As someone who has used them both on a regular basis... the Amtrak app /e-ticketing works better, more consistently and had a MUCH smoother roll out then Disney's Billion Dollar (yes B) "my disney experience" system which is so bad that Disney STILL employs extra guest services employees to stand at EACH turnstile to help guests that have problems. (This would be the equivalent of Amtrak hiring a customer service employee to be on every train and follow the conductor to deal with ticketing issues that came up.)
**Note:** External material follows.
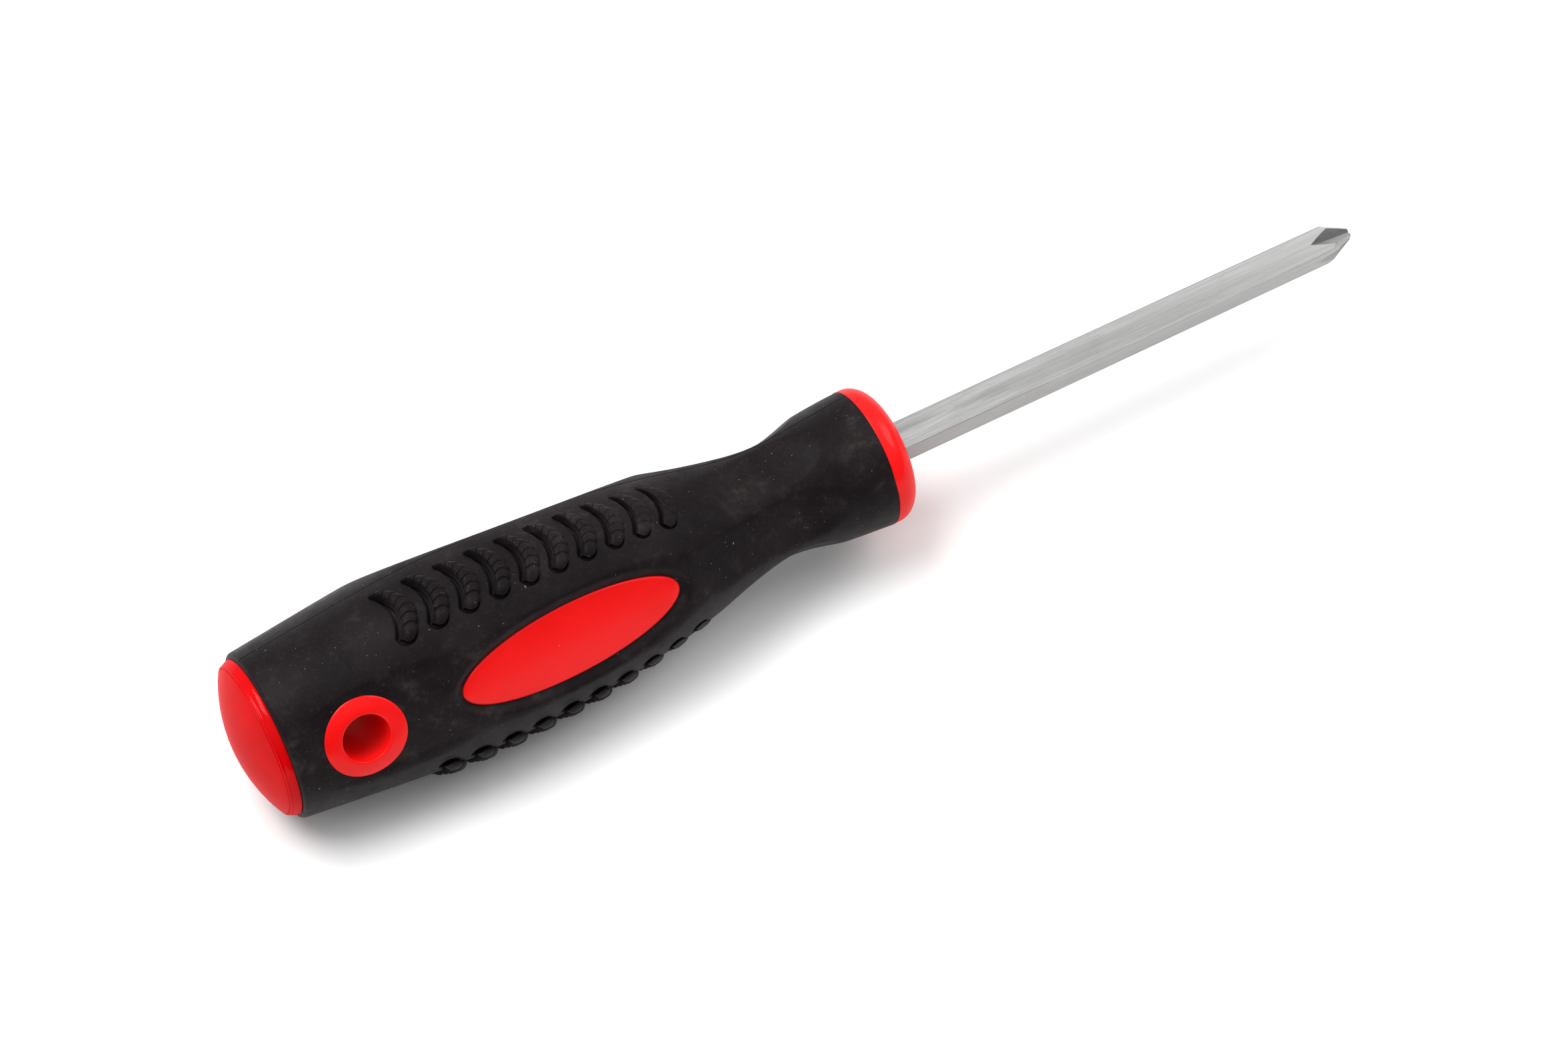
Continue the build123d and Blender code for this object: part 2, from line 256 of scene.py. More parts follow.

On the flip side, Disney still does a very good job of providing consistently good to great customer service for their customers, aka "guests."


----------



## A Voice (Jan 16, 2018)

crescent-zephyr said:


> As someone who has used them both on a regular basis... the Amtrak app /e-ticketing works better, more consistently and had a MUCH smoother roll out then Disney's Billion Dollar (yes B) "my disney experience" system which is so bad that Disney STILL employs extra guest services employees to stand at EACH turnstile to help guests that have problems. (This would be the equivalent of Amtrak hiring a customer service employee to be on every train and follow the conductor to deal with ticketing issues that came up.)
> 
> On the flip side, Disney still does a very good job of providing consistently good to great customer service for their customers, aka "guests."
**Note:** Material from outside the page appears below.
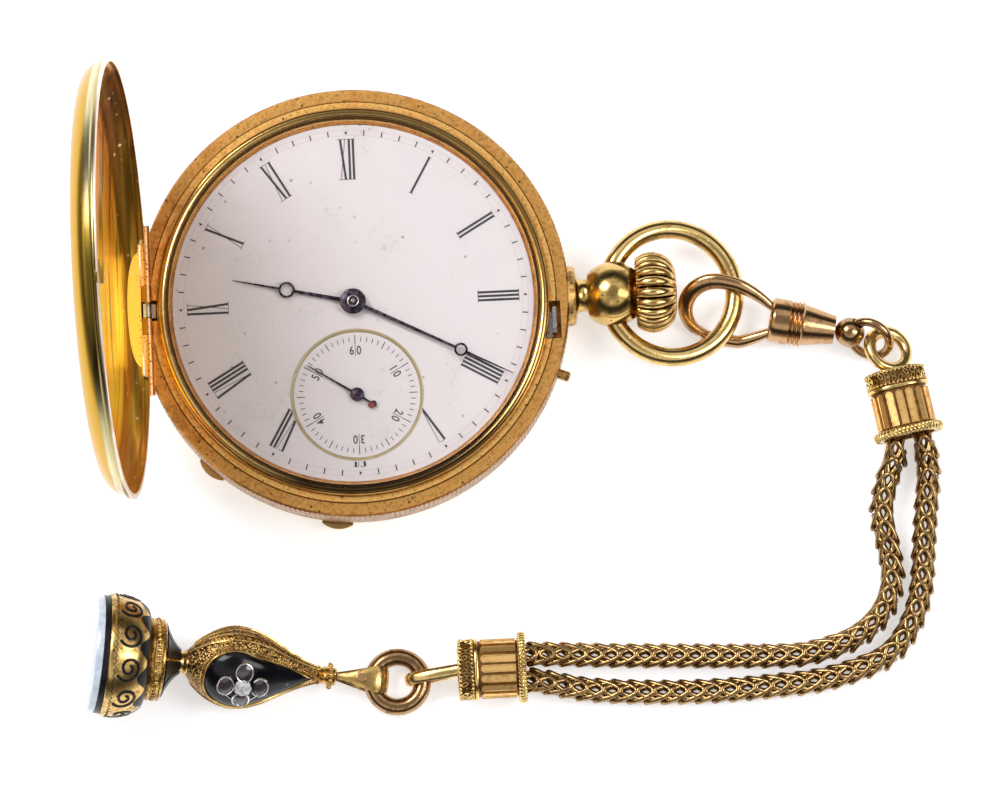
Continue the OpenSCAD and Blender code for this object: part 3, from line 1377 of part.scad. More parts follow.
case_band();
front_cover();
front_hinge_pin();
bezel();
crystal();
back_cover();
cuvette();
rear_hinge_pin();
lift_spring();
lock_spring();
pendant();
bow();
crown();
winding_stem();
set_pin();
dial();
seconds_dial();
hour_hand();
minute_hand();
seconds_hand();
main_plate();
barrel_bridge();
train_bridge();
mainspring_barrel();
mainspring();
ratchet_wheel();
crown_wheel();
centre_wheel();
third_wheel();
fourth_wheel();
escape_wheel();
pallet_lever();
pallet_cock();
balance_wheel();
hairspring();
balance_cock();
cannon_pinion();
minute_wheel();
hour_wheel();
movement_screws();
jewels();
clip_hook();
clip_gate();
clip_barrel();
swivel_ball();
swivel_ring();
end_cap_upper();
chain_strand_outer();
chain_strand_inner();
end_cap_lower();
jump_ring();
fob_bail();
bail_pin();
fob_body();
fob_panels();
fob_stones();
seal_base();
seal_stone();
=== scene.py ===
import math

import bmesh
import bpy
from mathutils import Matrix, Vector


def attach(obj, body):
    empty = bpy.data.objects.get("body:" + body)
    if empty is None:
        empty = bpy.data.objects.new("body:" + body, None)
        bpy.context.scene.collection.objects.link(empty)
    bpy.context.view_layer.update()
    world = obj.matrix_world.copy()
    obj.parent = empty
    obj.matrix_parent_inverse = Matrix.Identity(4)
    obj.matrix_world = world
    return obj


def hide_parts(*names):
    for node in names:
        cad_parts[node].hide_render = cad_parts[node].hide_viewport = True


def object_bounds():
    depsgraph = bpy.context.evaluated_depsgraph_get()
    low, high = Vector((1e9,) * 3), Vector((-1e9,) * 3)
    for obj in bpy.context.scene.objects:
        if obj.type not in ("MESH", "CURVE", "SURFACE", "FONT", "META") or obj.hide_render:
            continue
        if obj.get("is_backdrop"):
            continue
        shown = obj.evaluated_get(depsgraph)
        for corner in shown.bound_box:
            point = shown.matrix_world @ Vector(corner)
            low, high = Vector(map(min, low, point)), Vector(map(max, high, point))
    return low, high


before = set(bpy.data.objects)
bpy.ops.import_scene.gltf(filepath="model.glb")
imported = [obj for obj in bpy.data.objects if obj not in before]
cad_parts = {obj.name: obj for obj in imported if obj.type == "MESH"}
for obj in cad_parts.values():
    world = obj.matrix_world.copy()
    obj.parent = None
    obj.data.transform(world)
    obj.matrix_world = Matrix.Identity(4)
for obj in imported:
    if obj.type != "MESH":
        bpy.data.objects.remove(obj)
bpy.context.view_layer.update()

# Lengths are written in millimetres and become metres when a piece is settled
MM = 0.001
DIAL_TOP = 8.45
SECONDS_AT = Vector((0, -10.8, 0))
SECONDS_TOP = 8.25
PRINT_THICK = 0.03
HINGE_X, HINGE_Z = -23.8, 9.1
LID_Z, LID_TOP = 9.05, 13.1
PENDANT_Z = 5.6
UP = Vector((0, 0, 1))
FULL = 2 * math.pi
FINISH = {}


def turned_about(axis, degrees):
    return Matrix.Rotation(math.radians(degrees), 4, axis)


def moved(x, y, z):
    return Matrix.Translation((x, y, z))


# Places of the moving parts, as the frame holds them at rest
LID_OPEN = 93
LID = moved(HINGE_X, 0, HINGE_Z) @ turned_about("Y", -LID_OPEN) @ moved(-HINGE_X, 0, -HINGE_Z)
PENDANT = moved(0, 0, PENDANT_Z) @ turned_about("Y", 90)
CLIP = moved(42.3, -2.1, 2.8) @ turned_about("Z", -12)
LOOP = CLIP @ turned_about("X", 36)
JUMP = moved(3.08, -43.62, 1.745)
FOB = JUMP @ turned_about("Z", 172.8) @ moved(2.9, 0, 0) @ turned_about("Y", -9.763)
PEAR_ROLL = -36


# Camera

def set_camera():
    """Looks straight down on the dial from 0.7 m, a little from the side of 6 o'clock."""
    eye, aim = Vector((14.06, -111.79, 692.59)) * MM, Vector((16.457, -11.21, 0)) * MM
    roll = math.radians(2.664)
    back = (eye - aim).normalized()
    right = Vector((math.sin(roll), math.cos(roll), 0)).cross(back).normalized()
    up = back.cross(right)
    camera = bpy.data.objects.new("camera", bpy.data.cameras.new("camera"))
    camera.data.lens, camera.data.sensor_width = 215.64, 36
    camera.data.clip_start, camera.data.clip_end = 0.02, 30
    turned = Matrix((right, up, back)).transposed().to_4x4()
    camera.matrix_world = Matrix.Translation(eye) @ turned
    bpy.context.scene.collection.objects.link(camera)
    bpy.context.scene.camera = camera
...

Well said. In fact the only thing I would disagree with is your description of _My Disney Experience_ as a billion dollar program. From everything I've heard, that number is _much_ too low.


----------



## AmtrakWPK (Jan 19, 2018)

As somebody living in the Orlando Metro area, I would have to go with the "couldn't possibly afford to ride it" idea. Most of us that LIVE here can't afford to go to Disney unless there's a free pass or super special discount involved. When it opened it was reasonable. Walt must be spinning in his grave at what they've done to it. They may have generally good customer service, but, geez, you pay enough for it!!
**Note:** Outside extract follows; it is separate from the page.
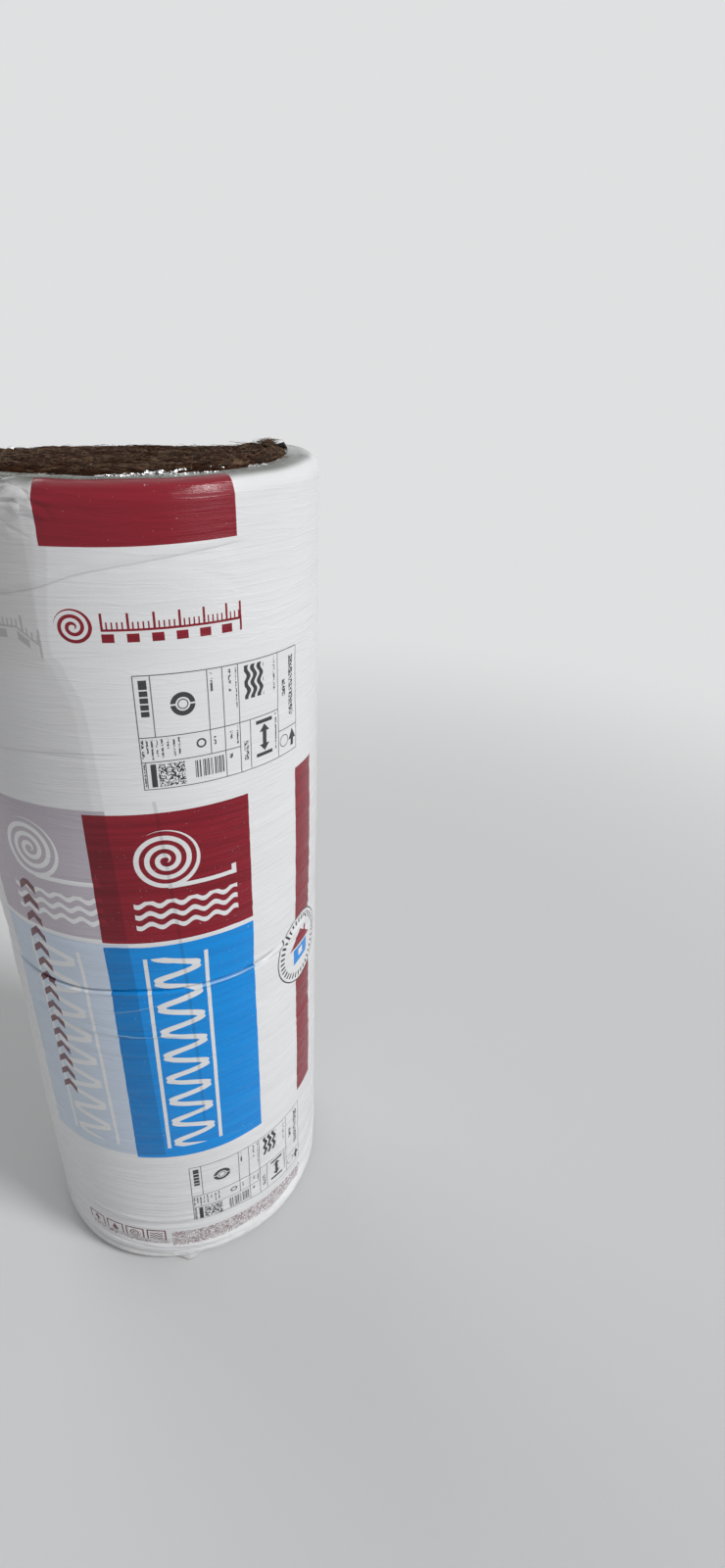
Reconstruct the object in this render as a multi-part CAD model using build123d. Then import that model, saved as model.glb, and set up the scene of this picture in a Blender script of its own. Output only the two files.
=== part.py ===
from build123d import *
import math
import os

# A pack of glass-wool insulation, standing on its end. Two mats, each faced with foil on one side, are
# wound into rolls as high as the mat is wide. The rolls stand end to end on one axis and share a film
# that is wrapped round them and turned in over both ends.
# Millimetres, +Z up, origin on the floor at the middle of the pack.

# Mat
mat_width = 600.0  # height of one roll
mat_length = 5000.0
eye_radius = 12.0  # hollow left in the middle of the winding
crown_rise = 5.0  # swell of each turn on the open end
groove_depth = 3.0  # between the turns on the end pressed to the floor
groove_half_width = 2.5

# Pack
pack_diameter = 455.0  # outside the film
film_wall = 0.5
facing_wall = 0.4
shoulder_radius = 20.0  # rounded edge of the film at both ends
film_rim = 20.0  # flat width of film turned in over each end, past the shoulder
facing_margin = 10.0  # how much further in the foil reaches than the film
waist_depth = 1.5  # the film is drawn in where the two rolls meet
waist_half_height = 60.0

pack_radius = pack_diameter / 2
skin_wall = film_wall + facing_wall
wool_radius = pack_radius - skin_wall
film_edge_radius = pack_radius - shoulder_radius - film_rim
facing_edge_radius = film_edge_radius - facing_margin
joint_height = mat_width  # the plane in which the two rolls meet

# The waist is an arc that leaves the side upright and meets its mirror image in the joint plane.
waist_start = joint_height - waist_half_height
waist_arc_radius = (waist_depth**2 + waist_half_height**2) / (2 * waist_depth)


def waist_point(depth, height):
    """Point of the waist's arc at a height, the given depth inside the pack's outer face."""
    reach = math.sqrt((waist_arc_radius - depth) ** 2 - (height - waist_start) ** 2)
    return (pack_radius - waist_arc_radius + reach, height)


def skin_path(depth, edge_radius):
    """Lower half of the pack's outline at a depth inside its outer face: across the foot from
    edge_radius, round the shoulder, up the side and along the waist to the joint plane."""
    bend_radius = shoulder_radius - depth
    bend_reach = bend_radius * math.sqrt(0.5)
    bend_centre = (pack_radius - shoulder_radius, shoulder_radius)
    foot_end = (bend_centre[0], depth)
    bend_middle = (bend_centre[0] + bend_reach, bend_centre[1] - bend_reach)
    side_start = (pack_radius - depth, shoulder_radius)
    side_end = (pack_radius - depth, waist_start)
    waist_middle = waist_point(depth, waist_start + waist_half_height / 2)
    waist_end = waist_point(depth, joint_height)
    return [
        Line((edge_radius, depth), foot_end),
        ThreePointArc(foot_end, bend_middle, side_start),
        Line(side_start, side_end),
        ThreePointArc(side_end, waist_middle, waist_end),
    ]


def revolved(edges):
    """Solid turned from a closed outline drawn as (radius, height)."""
    return revolve(Plane.XZ * make_face(edges), axis=Axis.Z)


def skin(outer_depth, inner_depth, edge_radius):
    """Lower half of a thin layer of the pack, between two depths."""
    foot = Line((edge_radius, outer_depth), (edge_radius, inner_depth))
    joint = Line(
        waist_point(outer_depth, joint_height), waist_point(inner_depth, joint_height)
    )
    outer = skin_path(outer_depth, edge_radius)
    inner = skin_path(inner_depth, edge_radius)
    return revolved(outer + inner + [foot, joint])


def turn_edges():
    """Radii where one turn of the mat meets the next, from the eye out to the foil's edge. The mat's
    length fills the roll's section, which gives the thickness of a pressed turn."""
    section = math.pi * (wool_radius**2 - eye_radius**2)
    pressed_thickness = section / mat_length
    turns = round((wool_radius - eye_radius) / pressed_thickness)
    pitch = (wool_radius - eye_radius) / turns
    radii = [eye_radius + pitch * turn for turn in range(turns)]
    return [radius for radius in radii if radius < facing_edge_radius - 2 * groove_half_width]


def pressed_end():
    """Outline of the end on the floor: flat turns with a groove between each two."""
    edges = []
    place = (eye_radius, 0)
    for radius in turn_edges()[1:]:
        near = (radius - groove_half_width, 0)
        valley = (radius, groove_depth)
        far = (radius + groove_half_width, 0)
        edges += [Line(place, near), Line(near, valley), Line(valley, far)]
        place = far
    return edges + [Line(place, (facing_edge_radius, 0))]


def open_end():
    """Outline of the end that shows, drawn facing down: each turn swells past the foil's edge."""
    stops = turn_edges() + [facing_edge_radius]
    return [
        ThreePointArc((inner, 0), ((inner + outer) / 2, -crown_rise), (outer, 0))
        for inner, outer in zip(stops, stops[1:])
    ]


def wool_roll(end_outline):
    """One wound mat standing below the joint plane, with the given outline on its lower end."""
    step = Line((facing_edge_radius, 0), (facing_edge_radius, skin_wall))
    side = skin_path(skin_wall, facing_edge_radius)
    top = Line(waist_point(skin_wall, joint_height), (eye_radius, joint_height))
    eye = Line((eye_radius, joint_height), (eye_radius, 0))
    return revolved(end_outline + [step] + side + [top, eye])


def above(lower):
    """The same piece turned over, standing on the joint plane."""
    return mirror(lower, about=Plane.XY.offset(joint_height))


facing = skin(film_wall, skin_wall, facing_edge_radius)
film_half = skin(0, film_wall, film_edge_radius)
pieces = {
    "wool_roll_lower": wool_roll(pressed_end()),
    "wool_roll_upper": above(wool_roll(open_end())),
    "foil_facing_lower": facing,
    "foil_facing_upper": above(facing),
    "film_wrap": film_half + above(film_half),
}

os.makedirs("parts", exist_ok=True)
for name, piece in pieces.items():
    piece.label = name
    export_step(piece, f"parts/{name}.step")
    print(f"{name}: {piece.volume / 1e6:.3f} litres, valid {piece.is_valid}")
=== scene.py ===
import math
import bmesh
import bpy
import numpy as np
from mathutils import Matrix, Vector


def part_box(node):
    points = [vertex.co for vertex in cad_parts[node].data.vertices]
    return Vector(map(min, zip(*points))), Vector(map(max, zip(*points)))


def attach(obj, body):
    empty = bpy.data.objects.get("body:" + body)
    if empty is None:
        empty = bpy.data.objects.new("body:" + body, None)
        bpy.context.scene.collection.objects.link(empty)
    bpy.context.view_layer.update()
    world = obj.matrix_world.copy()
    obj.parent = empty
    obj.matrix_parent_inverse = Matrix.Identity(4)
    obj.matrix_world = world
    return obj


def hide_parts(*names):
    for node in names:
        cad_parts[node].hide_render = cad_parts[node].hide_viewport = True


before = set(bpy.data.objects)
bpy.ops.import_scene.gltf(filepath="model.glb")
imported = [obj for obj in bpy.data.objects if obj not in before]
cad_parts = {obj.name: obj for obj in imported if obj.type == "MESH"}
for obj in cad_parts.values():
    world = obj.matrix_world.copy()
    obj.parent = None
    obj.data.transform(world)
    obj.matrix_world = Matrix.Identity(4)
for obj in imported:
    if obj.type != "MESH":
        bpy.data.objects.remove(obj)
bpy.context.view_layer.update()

# Shapes are worked out in millimetres and by the angle round the roll: 0 faces -Y, positive turns
# towards +X. Arc is the angle times the roll's radius, so the front of the roll is a flat sheet of
# arc and height, on which creases and print are placed.
mm = 0.001
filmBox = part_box("film_wrap")
roll = {
    "radius": filmBox[1].x / mm,
    "height": filmBox[1].z / mm,
    "shoulder": 20.0,
    "eye": 12.0,
    "turns": 7,
    "skin": 1.0,  # film and foil outside the outermost turn
}
roll["girth"] = 2 * math.pi * roll["radius"]
roll["pitch"] = (roll["radius"] - roll["skin"] - roll["eye"]) / roll["turns"]
roll["bend"] = roll["shoulder"] * math.pi / 2  # length of the shoulder's quarter arc
roll["side"] = roll["height"] - 2 * roll["shoulder"]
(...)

Please bring back the Amtrak Florida Resident Annual Railpass!! We got (and USED) those every year Amtrak had them.


----------



## Just-Thinking-51 (Jan 28, 2018)

A Voice said:


> What many people probably do not realize is that Amtrak - the long-distance trains in particular - and Disney's Parks & Resorts division have some things in common: For years there was a notable lack of capital investment, combined with a constant _increase_ in prices with a continuous _decrease_ in amenities and service quality (with _sharp_ drops in food quality, variety, and portions). Anything remind you of a passenger rail carrier we're all familiar with?
> 
> There is also a passenger railroad and a theme park operator who are both running high-mileage, under maintained, and generally worn out rolling stock. Want to take a guess who that might be?
> 
> ...


You notice the lack of maintenance too. The shirking food, and the poor quality of what food is available. Had a bus driver get lost last time I was there. Ok by me I was use the bus to transfer to my hotel. (Hotel to Park to Hotel). However the bus was filled with people try to get in the AK for a last spin on Avatar. Those passengers were not happy campers.


----------



## Dank (Jan 31, 2018)

You mean under promise and over deliver. That would be the day. That would mean no late trains and 99% of them would arrive early!


----------



## LookingGlassTie (Feb 13, 2018)

Amtrak would have an actual "Polar Express" route?


----------



## west point (Feb 14, 2018)

Disney's maintenance on its RR and especially its monorail would cause an immediate shutdown by the FRA or the transit regulators if they had ability to regulate Disney.


----------